→ Entries with model source code
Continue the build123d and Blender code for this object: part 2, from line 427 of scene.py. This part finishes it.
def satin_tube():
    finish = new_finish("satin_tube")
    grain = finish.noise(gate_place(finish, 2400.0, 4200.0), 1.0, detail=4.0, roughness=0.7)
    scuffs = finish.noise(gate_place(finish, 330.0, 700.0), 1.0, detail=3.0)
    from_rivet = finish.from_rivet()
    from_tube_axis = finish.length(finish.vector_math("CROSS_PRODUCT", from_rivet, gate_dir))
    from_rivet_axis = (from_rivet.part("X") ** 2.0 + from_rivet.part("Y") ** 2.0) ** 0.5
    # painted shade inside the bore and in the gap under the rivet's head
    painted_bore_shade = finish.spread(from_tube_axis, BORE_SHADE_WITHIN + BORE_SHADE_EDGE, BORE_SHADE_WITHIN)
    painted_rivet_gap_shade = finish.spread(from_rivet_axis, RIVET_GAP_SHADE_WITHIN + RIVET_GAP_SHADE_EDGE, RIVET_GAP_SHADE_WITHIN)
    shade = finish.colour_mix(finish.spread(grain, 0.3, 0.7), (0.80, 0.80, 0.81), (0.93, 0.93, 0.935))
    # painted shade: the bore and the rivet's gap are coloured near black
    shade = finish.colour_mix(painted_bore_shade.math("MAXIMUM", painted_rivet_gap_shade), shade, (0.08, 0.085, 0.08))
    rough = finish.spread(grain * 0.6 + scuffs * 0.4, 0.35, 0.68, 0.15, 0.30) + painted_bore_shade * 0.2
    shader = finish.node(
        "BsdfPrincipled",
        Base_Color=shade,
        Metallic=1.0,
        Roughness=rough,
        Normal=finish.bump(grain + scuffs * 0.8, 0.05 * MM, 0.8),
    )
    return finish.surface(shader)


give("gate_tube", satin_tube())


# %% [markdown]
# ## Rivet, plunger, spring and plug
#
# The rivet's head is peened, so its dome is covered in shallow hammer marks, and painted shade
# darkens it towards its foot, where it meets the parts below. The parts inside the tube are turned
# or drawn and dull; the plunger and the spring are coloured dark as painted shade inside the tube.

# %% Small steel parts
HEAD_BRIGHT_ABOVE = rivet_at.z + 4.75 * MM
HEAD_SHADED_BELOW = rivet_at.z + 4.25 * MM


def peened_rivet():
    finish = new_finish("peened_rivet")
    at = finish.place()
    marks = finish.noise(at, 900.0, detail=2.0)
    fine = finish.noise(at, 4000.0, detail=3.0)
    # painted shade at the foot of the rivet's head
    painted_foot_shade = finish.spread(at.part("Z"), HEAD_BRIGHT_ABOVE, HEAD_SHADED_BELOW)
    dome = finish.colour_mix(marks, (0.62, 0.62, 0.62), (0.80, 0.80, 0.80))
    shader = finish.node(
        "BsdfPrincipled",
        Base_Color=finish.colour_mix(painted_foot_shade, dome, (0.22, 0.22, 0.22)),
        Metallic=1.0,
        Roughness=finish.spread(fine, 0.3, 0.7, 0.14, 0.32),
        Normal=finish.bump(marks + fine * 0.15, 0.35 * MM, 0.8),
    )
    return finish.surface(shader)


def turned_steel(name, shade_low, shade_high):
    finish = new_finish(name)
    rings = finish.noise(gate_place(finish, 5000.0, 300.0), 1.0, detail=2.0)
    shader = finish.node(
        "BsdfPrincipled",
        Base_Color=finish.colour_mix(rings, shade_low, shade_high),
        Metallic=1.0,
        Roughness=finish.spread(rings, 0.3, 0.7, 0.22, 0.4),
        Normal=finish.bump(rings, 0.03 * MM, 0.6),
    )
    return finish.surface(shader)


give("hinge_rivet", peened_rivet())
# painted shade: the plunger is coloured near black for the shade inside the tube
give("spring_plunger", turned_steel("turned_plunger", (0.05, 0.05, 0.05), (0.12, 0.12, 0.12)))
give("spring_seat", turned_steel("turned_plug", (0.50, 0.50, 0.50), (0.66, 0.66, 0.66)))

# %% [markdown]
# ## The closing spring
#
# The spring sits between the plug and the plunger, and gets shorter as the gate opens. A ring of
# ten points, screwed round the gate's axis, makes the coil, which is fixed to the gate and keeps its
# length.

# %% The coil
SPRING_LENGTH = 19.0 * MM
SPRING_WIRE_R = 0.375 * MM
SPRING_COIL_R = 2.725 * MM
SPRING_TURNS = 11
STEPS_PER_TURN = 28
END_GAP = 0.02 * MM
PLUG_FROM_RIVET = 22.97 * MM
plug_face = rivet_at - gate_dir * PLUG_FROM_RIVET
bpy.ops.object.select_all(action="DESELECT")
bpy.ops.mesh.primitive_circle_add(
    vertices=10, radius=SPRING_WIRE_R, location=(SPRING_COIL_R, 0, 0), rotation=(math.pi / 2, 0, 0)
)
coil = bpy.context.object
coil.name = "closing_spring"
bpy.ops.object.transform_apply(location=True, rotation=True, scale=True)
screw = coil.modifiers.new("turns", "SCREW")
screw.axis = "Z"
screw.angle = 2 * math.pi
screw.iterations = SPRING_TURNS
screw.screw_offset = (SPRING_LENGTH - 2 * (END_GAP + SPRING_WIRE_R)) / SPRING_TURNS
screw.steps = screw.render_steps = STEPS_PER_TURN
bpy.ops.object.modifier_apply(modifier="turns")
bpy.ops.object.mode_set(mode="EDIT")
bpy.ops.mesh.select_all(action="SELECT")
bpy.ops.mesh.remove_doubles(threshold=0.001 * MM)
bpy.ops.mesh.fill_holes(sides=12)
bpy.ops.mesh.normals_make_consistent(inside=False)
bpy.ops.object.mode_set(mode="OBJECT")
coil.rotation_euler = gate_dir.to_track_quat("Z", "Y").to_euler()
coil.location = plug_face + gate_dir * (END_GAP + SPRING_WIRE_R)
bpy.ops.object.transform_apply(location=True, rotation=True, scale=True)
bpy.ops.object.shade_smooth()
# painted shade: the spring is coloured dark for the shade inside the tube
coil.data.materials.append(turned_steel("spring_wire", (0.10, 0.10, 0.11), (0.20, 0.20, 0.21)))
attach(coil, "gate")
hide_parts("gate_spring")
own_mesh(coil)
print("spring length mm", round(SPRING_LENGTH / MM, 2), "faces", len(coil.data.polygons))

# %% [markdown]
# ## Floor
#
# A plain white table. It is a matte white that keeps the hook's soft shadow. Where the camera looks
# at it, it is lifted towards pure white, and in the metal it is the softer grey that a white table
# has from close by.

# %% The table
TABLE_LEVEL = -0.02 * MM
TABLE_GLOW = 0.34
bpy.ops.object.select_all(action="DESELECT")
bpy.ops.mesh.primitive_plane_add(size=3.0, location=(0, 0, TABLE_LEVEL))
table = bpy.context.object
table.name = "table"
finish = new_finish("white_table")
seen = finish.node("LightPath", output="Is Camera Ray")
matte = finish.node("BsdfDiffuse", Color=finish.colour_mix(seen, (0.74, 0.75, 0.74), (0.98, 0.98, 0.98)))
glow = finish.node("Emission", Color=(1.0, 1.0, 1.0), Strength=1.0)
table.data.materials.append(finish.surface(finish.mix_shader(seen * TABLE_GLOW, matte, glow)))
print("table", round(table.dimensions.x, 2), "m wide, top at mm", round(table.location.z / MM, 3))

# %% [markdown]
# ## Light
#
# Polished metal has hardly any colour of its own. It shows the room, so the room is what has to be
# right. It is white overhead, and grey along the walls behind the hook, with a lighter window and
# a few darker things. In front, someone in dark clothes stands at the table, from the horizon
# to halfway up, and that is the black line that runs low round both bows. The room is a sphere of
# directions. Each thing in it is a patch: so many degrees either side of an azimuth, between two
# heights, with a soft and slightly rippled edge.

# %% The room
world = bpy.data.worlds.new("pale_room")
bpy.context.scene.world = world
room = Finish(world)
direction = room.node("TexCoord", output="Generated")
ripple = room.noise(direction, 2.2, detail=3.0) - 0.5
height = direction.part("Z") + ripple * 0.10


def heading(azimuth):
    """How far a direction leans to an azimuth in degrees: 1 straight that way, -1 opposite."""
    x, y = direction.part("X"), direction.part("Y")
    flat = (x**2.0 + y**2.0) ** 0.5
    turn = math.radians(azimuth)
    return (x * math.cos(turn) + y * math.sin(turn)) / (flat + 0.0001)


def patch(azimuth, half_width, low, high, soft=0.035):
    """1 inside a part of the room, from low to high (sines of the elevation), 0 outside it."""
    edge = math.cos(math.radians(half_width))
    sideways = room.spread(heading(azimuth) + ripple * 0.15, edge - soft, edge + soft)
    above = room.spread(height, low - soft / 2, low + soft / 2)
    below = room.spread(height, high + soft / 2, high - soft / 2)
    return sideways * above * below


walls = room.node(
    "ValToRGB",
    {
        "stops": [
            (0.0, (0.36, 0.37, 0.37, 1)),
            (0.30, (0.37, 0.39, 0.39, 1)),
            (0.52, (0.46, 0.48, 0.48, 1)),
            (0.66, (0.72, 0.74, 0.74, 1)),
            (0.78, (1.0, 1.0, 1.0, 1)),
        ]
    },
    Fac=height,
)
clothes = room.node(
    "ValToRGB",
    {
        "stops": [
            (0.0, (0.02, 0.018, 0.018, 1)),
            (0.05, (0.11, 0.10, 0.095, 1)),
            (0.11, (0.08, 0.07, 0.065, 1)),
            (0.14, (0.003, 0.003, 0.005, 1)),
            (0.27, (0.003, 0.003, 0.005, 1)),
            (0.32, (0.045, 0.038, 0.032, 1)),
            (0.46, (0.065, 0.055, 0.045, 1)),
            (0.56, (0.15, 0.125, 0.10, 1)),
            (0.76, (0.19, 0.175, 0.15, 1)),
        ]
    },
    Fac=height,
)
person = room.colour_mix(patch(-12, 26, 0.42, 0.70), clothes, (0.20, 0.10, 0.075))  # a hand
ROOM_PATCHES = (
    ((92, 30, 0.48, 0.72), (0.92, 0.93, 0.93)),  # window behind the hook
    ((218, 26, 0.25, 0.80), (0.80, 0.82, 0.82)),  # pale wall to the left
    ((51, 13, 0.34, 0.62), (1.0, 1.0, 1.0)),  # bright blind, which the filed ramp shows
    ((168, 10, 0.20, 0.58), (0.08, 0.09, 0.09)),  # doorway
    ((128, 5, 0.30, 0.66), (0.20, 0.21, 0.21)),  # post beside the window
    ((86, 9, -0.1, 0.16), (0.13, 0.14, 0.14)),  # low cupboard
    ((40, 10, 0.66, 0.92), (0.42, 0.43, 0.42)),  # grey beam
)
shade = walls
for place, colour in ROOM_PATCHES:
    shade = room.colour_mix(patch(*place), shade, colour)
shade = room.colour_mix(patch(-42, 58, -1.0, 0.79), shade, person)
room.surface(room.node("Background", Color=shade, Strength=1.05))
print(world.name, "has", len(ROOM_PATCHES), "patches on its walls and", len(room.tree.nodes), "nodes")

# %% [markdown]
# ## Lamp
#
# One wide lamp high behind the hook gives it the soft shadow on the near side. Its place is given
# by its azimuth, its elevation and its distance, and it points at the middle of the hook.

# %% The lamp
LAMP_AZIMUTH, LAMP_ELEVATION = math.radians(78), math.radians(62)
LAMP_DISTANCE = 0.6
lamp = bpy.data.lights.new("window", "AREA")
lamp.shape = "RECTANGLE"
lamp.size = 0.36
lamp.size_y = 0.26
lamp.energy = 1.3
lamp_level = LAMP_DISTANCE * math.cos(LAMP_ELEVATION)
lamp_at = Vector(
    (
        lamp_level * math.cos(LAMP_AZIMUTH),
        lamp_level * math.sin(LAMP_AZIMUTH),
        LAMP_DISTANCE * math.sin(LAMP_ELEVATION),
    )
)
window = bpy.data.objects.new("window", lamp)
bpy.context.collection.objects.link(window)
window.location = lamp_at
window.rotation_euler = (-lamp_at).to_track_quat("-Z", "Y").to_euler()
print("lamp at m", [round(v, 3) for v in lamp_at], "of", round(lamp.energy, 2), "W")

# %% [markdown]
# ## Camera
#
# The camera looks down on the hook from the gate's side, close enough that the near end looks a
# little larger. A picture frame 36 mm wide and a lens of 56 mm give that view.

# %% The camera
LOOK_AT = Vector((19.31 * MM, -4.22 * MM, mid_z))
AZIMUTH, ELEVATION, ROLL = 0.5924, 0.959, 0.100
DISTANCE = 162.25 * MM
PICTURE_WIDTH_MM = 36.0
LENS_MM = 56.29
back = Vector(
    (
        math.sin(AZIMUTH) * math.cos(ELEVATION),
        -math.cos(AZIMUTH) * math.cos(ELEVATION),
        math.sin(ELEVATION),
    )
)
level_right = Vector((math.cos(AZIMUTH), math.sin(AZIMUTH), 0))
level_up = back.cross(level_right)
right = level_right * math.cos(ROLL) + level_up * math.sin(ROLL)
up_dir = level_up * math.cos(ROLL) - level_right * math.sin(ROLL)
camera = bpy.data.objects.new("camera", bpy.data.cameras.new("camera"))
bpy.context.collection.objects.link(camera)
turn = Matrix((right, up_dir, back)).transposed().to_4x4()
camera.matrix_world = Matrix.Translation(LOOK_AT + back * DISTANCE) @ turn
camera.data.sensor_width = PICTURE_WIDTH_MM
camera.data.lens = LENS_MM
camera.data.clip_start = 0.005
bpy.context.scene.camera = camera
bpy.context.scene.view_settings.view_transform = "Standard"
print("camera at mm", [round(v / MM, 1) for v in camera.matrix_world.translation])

* * *

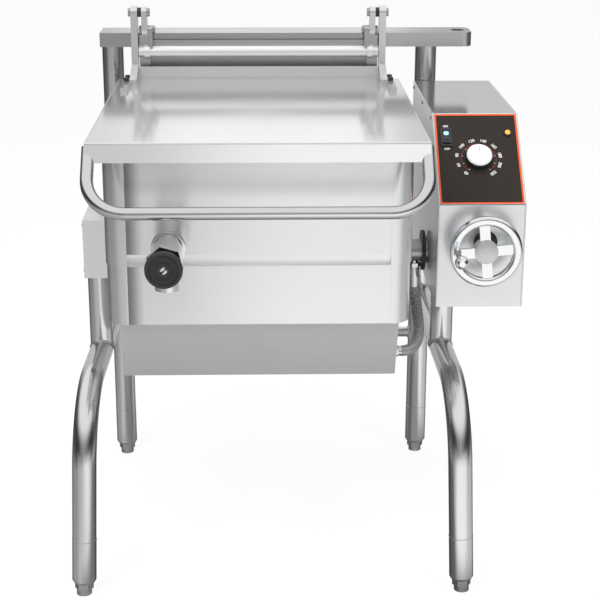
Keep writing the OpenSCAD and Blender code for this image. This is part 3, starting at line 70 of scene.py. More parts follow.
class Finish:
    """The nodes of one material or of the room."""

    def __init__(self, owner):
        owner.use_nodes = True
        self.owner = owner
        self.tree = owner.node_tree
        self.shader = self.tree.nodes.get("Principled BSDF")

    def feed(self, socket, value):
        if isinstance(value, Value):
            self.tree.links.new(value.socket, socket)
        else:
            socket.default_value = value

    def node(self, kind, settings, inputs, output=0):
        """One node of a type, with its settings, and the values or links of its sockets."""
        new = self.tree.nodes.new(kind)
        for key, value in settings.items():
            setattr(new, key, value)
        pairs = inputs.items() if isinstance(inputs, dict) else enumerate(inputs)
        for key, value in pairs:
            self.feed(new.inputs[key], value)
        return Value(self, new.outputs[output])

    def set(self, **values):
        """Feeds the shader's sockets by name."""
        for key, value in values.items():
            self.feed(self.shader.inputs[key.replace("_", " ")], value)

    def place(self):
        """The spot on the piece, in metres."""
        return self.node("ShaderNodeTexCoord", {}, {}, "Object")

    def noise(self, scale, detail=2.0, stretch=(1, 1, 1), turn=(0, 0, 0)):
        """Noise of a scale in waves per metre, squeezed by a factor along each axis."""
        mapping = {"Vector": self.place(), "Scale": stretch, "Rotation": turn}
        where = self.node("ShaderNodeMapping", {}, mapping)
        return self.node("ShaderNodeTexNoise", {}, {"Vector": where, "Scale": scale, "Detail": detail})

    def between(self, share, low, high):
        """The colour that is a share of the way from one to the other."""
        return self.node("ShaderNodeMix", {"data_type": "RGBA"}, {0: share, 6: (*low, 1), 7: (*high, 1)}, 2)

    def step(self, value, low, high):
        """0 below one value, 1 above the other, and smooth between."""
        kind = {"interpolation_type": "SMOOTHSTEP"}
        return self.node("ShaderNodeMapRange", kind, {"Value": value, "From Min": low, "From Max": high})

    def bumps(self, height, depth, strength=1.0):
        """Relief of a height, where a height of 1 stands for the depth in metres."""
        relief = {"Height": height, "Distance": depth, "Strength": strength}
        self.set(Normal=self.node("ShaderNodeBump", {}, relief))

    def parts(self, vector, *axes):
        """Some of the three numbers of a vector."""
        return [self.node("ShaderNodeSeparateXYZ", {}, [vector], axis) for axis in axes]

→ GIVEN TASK
Reproduce exactly the lines from the one containing "Keep writing the" through the one containing "socket.default_value = value", inclusive, and nothing else.

→ ANSWER TO THIS PROBLEM
Keep writing the OpenSCAD and Blender code for this image. This is part 3, starting at line 70 of scene.py. More parts follow.
class Finish:
    """The nodes of one material or of the room."""

    def __init__(self, owner):
        owner.use_nodes = True
        self.owner = owner
        self.tree = owner.node_tree
        self.shader = self.tree.nodes.get("Principled BSDF")

    def feed(self, socket, value):
        if isinstance(value, Value):
            self.tree.links.new(value.socket, socket)
        else:
            socket.default_value = value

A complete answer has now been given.